Unfortunately, in practice, abstinence-only education not only fails to reduce the rates of teen sexual activity, it actually increases the number of teens having unprotected sex — with the added benefit of girls panicking when they get their first period because they think they’re hemorrhaging.
Lost in the sex shuffle is the debate over teaching evolution in schools, which brought us such classics as Inherit the Wind and the movie adaptation of Inherit the Wind. Though this particular brand of ignorance — namely, the desire to completely eliminate any mention of evolution from the curriculum, despite the fact that it’s accepted by the entire scientific community and half of the American population at large — is abating, it’s being replaced by a slightly less virulent strain: the desire to eliminate any mention of creationism or intelligent design in the classroom, despite the fact that it’s accepted by the other half of the American population. “It’s a scientific abomination,” progressives cry — well, sure, but it’s a pervasive ideology that would take about five minutes to explain.
Ignorance isn’t a party issue; it transcends party lines and promulgates itself as a distinctly nonpartisan lifestyle. The difference is that whereas the right embraces ignorance in a misguided attempt to protect children whose decision-making capabilities are vastly underestimated, the left chooses ignorance to avoid being (gasp) politically incorrect. Take, for example, the recent hubbub about Lawrence Summers, the president of Harvard, who stated last month that part of the reason women are underrepresented in the sciences and math might be due to innate differences. Feminists across the country bristled: how could he even suggest that there might be differences between men and women?!
Here’s the thing: although Summers is — and this is a scientific term — a douche, there are differences between men and women. I’m not talking about biological differences; I’m talking about the drastic underrepresentation of women in the hard sciences, the difference in SAT scores, the wage gap and any number of other discrepancies. To tiptoe around one of the possible explanations instead of testing it empirically is itself unscientific (no wonder it’s what women want!), and because discovering the cause is the first step in eradicating the problem, we all lose out.
“But what if we do studies and find that there are innate differences? Then everyone will think women are inferior!” First of all, there isn’t even evidence to suggest that women are, on average, worse than men at math and science; the consistent finding is that it’s males’ greater variance that makes the difference. And, secondly, you’re the one who interprets such a finding to be damaging. Where you see inferiority, I see opportunity for discovering how to teach math and science to girls in a more salient way.
We shouldn’t be afraid of finding out the truth. Yet we are — and our fear speaks volumes about how convincing we really find the opposition.

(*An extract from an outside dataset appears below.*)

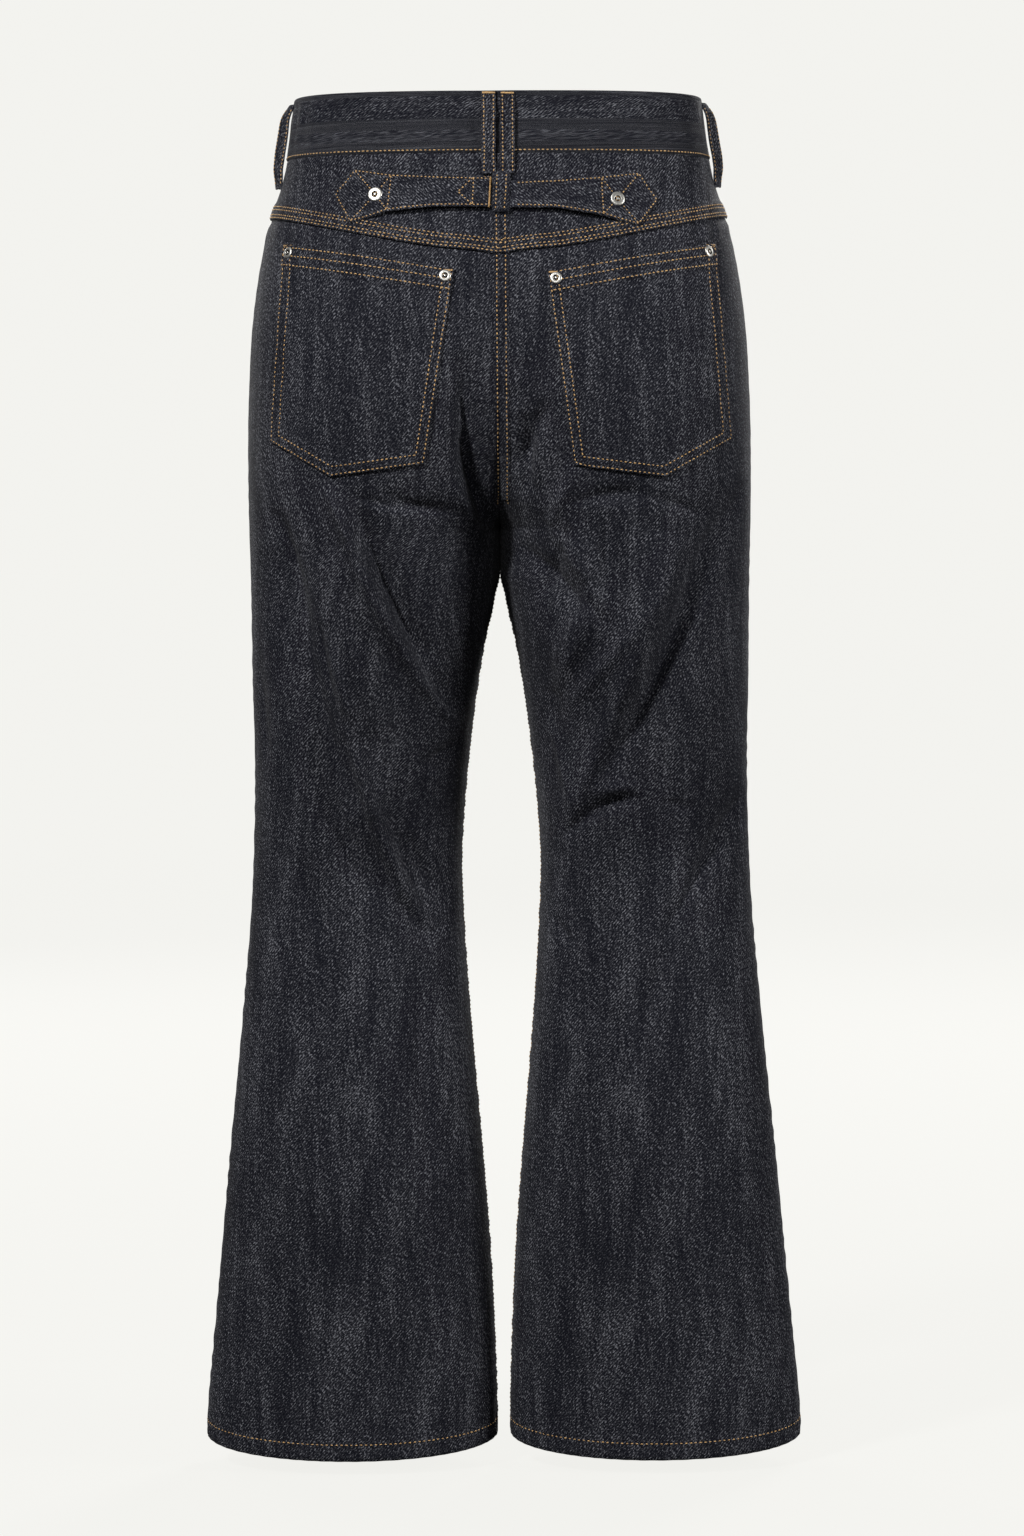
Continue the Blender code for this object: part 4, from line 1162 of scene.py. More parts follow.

Summers’ censors are really afraid that he’ll turn out to be right; the Parents Television Council apparently finds homosexuality so appealing that it thinks exposing kids to it will lure them to the “dark side.” Scientists currently pounding out angry e-mails because I suggested creationism be mentioned in schools, what are you so afraid of? That a group of students who have just been given a scientifically rigorous explanation of evolution would look at creationism and think it a viable alternative?
In an ideal world, disagreements would be valued for their aid in paring the truth; unfortunately, this is hardly an ideal world. Ignorance may be bliss, but it’s blissful ignorance — we owe it to ourselves to aim higher.